From Splurge to Steal: A Mexico City Packing List for the Trip Home

From Splurge to Steal: A Mexico City Packing List for the Trip Home

We're always wishing we could bring Mexico home with us. And we do try. Over the years we've smuggled back our share of dried chilies, fresh tortillas, and even pastries from Rosetta. But every now and then an adventure feels deserving of a bonafide "recuerdo" with a slightly longer lifespan. At the end of a recent jaunt to the D.F., our bags were predictably stuffed to the gills with loot—and not just the usual mole and piloncillo. Wondering what to bring home from Mexico City? Here are three of our favorite reasons to pack an empty suitcase.

1. A boutique perfume studio with soul

You won't find a more beautifully packaged or presented tribute to Mexico than the locally made fragrances at Verónica Peña's months-old Xinú Perfumes (pronounced "shee-noo", the name means "nose" in Otomí). A lifelong plant-enthusiast, she founded the purpose-driven perfumería to document the visual and olfactory richness of American botanicals.

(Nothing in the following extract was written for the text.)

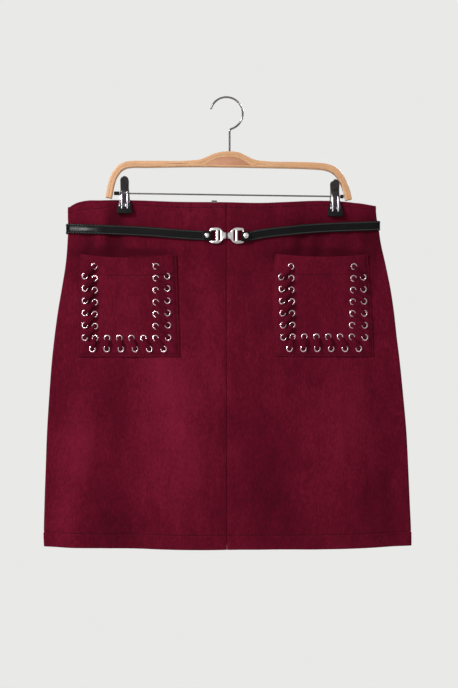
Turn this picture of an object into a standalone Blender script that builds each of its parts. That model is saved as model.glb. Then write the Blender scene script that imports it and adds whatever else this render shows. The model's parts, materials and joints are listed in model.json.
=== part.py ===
"""A-line mini skirt hung by its waist from a wooden clip hanger.

All sizes below are in millimetres and every mesh is scaled to metres as it is made. X runs to the
right across the front, +Y to the back, +Z up. The origin is the inner top of the hanger's hook,
where a rail carries it. The cloth is four panels of even thickness round an empty, flattened tube.
Each piece that lies on a panel takes the panel's own points, moved outwards.
"""

import functools
import math
from collections import namedtuple

import bmesh
import bpy
from mathutils import Matrix, Vector

MM = 0.001

FRONT, BACK = -1, 1
LEFT, RIGHT = -1, 1

CLOTH = 1.4
SEAM_GAP = 0.3
TOUCH_GAP = 0.3
SHARP_ANGLE_DEG = 35.0

# Skirt
WAIST_Z = -146.0
HEM_Z = -629.0
HEM_DEPTH = 20.0
HEM_STEP = 0.4
HEM_TURNING = 0.8
HEM_STEP_SHARE = 0.001
EDGE_RADIUS_WAIST = 2.2
EDGE_RADIUS_HEM = 3.8
FOLD_EASE = 26.0
FRONT_SEAM_X = -0.3
BACK_SEAM_WAIST_X = -17.0
BACK_SEAM_HEM_X = -6.0
CENTRE_SEAM_DIP = 0.8
CENTRE_SEAM_WIDTH = 4.0

Outline = namedtuple("Outline", "z left right")
SIDE_OUTLINE = (
    Outline(-631.0, -253.4, 260.8),
    Outline(-616.0, -254.1, 260.8),
    Outline(-567.0, -253.4, 258.8),
    Outline(-517.0, -251.7, 256.6),
    Outline(-467.0, -249.9, 254.0),
    Outline(-417.0, -246.9, 249.5),
    Outline(-366.0, -243.0, 244.3),
    Outline(-333.0, -239.4, 240.2),
    Outline(-300.0, -235.0, 236.5),
    Outline(-266.0, -229.3, 231.4),
    Outline(-233.0, -224.1, 224.6),
    Outline(-199.0, -221.4, 217.1),
    Outline(-182.0, -220.8, 214.7),
    Outline(-166.0, -221.2, 211.7),
    Outline(-140.0, -221.0, 210.7),
)

Waistline = namedtuple("Waistline", "x front back")
TOP_EDGE = (
    Waistline(-221.0, -157.7, -155.0),
    Waistline(-211.0, -152.6, -148.6),
    Waistline(-197.0, -150.7, -144.6),
    Waistline(-176.0, -148.7, -143.8),
    Waistline(-157.0, -145.0, -143.4),
    Waistline(-123.0, -144.5, -143.6),
    Waistline(-68.0, -147.0, -144.8),
    Waistline(0.0, -146.8, -144.9),
    Waistline(49.0, -147.4, -145.6),
    Waistline(89.0, -144.9, -144.0),
    Waistline(134.0, -142.9, -143.2),
    Waistline(167.0, -144.2, -144.4),
    Waistline(190.0, -147.1, -146.2),
    Waistline(211.0, -150.3, -149.8),
)

Hemline = namedtuple("Hemline", "x hem")
HEM_EDGE = (
    Hemline(-254.0, -624.9),
    Hemline(-200.0, -626.6),
    Hemline(-134.0, -627.7),
    Hemline(-57.0, -628.9),
    Hemline(60.0, -629.9),
    Hemline(115.0, -630.8),
    Hemline(188.0, -629.6),
    Hemline(261.0, -627.9),
)

Fullness = namedtuple("Fullness", "waist hem")
FULLNESS = {FRONT: Fullness(3.6, 15.0), BACK: Fullness(4.4, 17.0)}

# A fold runs straight between two points. A positive height is a ridge and a negative one a trough.
Fold = namedtuple("Fold", "side x_top z_top x_low z_low half_width height reaches_hem")
FOLDS = (
    Fold(FRONT, -212.0, -400.0, -224.0, -640.0, 22.0, 3.0, True),
    Fold(FRONT, -132.0, -345.0, -168.0, -640.0, 26.0, -3.8, True),
    Fold(FRONT, -88.0, -340.0, -78.0, -640.0, 27.0, 2.8, True),
    Fold(FRONT, 36.0, -360.0, 124.0, -640.0, 25.0, -3.6, True),
    Fold(FRONT, 164.0, -345.0, 160.0, -640.0, 28.0, 3.0, True),
    Fold(FRONT, 222.0, -420.0, 236.0, -640.0, 20.0, -1.6, True),
    Fold(BACK, -150.0, -240.0, -176.0, -640.0, 27.0, -3.6, True),
    Fold(BACK, -92.0, -300.0, -86.0, -640.0, 30.0, 3.2, True),
    Fold(BACK, 20.0, -330.0, 34.0, -640.0, 26.0, -3.0, True),
    Fold(BACK, 96.0, -300.0, 104.0, -640.0, 28.0, 3.0, True),
    Fold(BACK, 158.0, -240.0, 184.0, -640.0, 26.0, -3.4, True),
)
FOLD_RISE = 0.4

PANEL_COLUMNS = (0.0, 0.025, 0.09, 0.19, 0.3, 0.41, 0.52, 0.63, 0.74, 0.84, 0.93, 1.0, 1.34, 1.67, 2.0)
PANEL_ROWS = (
    0.0, 0.04, 0.08, 0.12, 0.16, 0.21, 0.27, 0.34, 0.42, 0.5, 0.58, 0.66, 0.74, 0.82, 0.89,
)

# Patch pockets: corner places on the front, how far the mouth sags and stands open
Pocket = namedtuple(
    "Pocket", "left_top right_top top_z left_low right_low low_z left_bow mouth_sag gape"
)
POCKETS = {
    "pocket_left": Pocket(-203.6, -70.2, -219.2, -206.4, -65.3, -361.8, 0.0, 5.6, 7.5),
    "pocket_right": Pocket(68.2, 198.9, -218.0, 67.8, 206.9, -361.4, -5.4, 4.6, 7.5),
}
POCKET_STANDOFF = 2.8
POCKET_EDGE_EASE = 6.4
POCKET_COLUMNS = (0.0, 0.018, 0.046, 0.15, 0.28, 0.42, 0.58, 0.72, 0.85, 0.954, 0.982, 1.0)
POCKET_ROWS = (0.0, 0.06, 0.14, 0.25, 0.38, 0.52, 0.68, 0.84, 0.955, 0.982, 1.0)

# Two rows of eyelets run down, along and up each pocket
EYELET_SIDES = 8
HOLE_SIDES = 6
EYELET_FOOT_RADIUS = 4.7
EYELET_TOP_RADIUS = 3.7
EYELET_HOLE_RADIUS = 2.6
EYELET_HEIGHT = 0.9
EYELET_SINK = 0.8
CUTTER_REACH = 1.0
SIDE_STITCHES = 6
BASE_STITCHES = 6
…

Xinú's debut collection, inspired by Peña's native country, showcases regional botanicals like Mexican tuberose, marigold, and agave (we fell for the woodsy, copal and mesquite-scented "Copalá" right away). Plant lovers can visit the Polanco garden atelier to commune with featured species like reina de la noche, a nocturnal cactus flower that blossoms only once each year in the span of a single night.

Reverence for caliber Mexican materials and craftsmanship extends beyond the perfume, itself, informing every detail of the Xinú vision. The packaging is printed with collages and illustrations contributed by local artists. The bottles, which are made in Mexico City using hand-blown glass and certified walnut, are also a case study in cunning sustainable design; once empty, they reconfigure to form stackable incense holders and vases. Genius.

Xinú Perfumes; Alejandro Dumas 161

2. Mezcal that no one will have but you

If you board your flight home from Mexico City without stashing a couple of well-cushioned mezcals in your suitcase, were you ever actually there?

Mexico's national heritage spirit is a popular souvenir, with good reason. But if you're looking for a bottle worth saving (at least until your next quinceañera), the best place to begin your quest is the tasting table of a savvy mezcal fixer.

To describe Andrea's mezcals as "small-batch" would be an understatement. She sources exclusively from family distilleries in her native Guerrero—mom-and-pop mezcaleros who use traditional methods to produce just enough of the elixir to satisfy the needs of the local market (i.e. the surrounding villages). Since traditional small-town distillers rarely bottle their product, the only way to sample it is to travel to rural Guerrero. Or book a pairing with Andrea.

She'll pour mezcals made from a different species of agave than most commercial varieties you will have encountered, and depending on her inventory, you'll likely have an opportunity to try something pretty unusual, like mezcal infused with hibiscus flowers or "damiana", a wild herb believed to have aphrodisiac properties. At the end of a mezcal-fueled evening, you'll take home your favorite in a glass bottle hand-painted by Guerrerense artisans.

Learn more about Andrea's private mezcal pairing.

3. Enrique Olvera's favorite ceramics

With collections on the tables at Quintonil and Pujol, Alberto Díaz de Cossío is, basically, the ceramicist to Mexico City's culinary stars. But you wouldn't know it from the driveway of his unmarked Coyoacán workshop. You may even have trouble identifying the doorbell, but linger long enough outside the gate at Avenida de Centenario #63, and eventually, the resident gaggle of Xoloitzcuintle pups will make your presence known.

A neighborhood fixture since the '60s, when its founder installed Mexico's first high-temperature kilns, the Díaz de Cossío family's school and studio has an impressive 50-year history and a disarming lived-in feel. For the local ceramics students who study here, it's a creative sanctuary. For the ceramics-obsessed visitor, it's a trove of sophisticated and affordable Mexican stoneware. The display of bowls, mugs, and teapots by Díaz de Cossío disciples will have you outfitting the hypothetical kitchen of your hypothetical Mexican pied-a-terre. Don't miss the selection of current student work, which is arranged separately on an outdoor table—and sold by the kilo!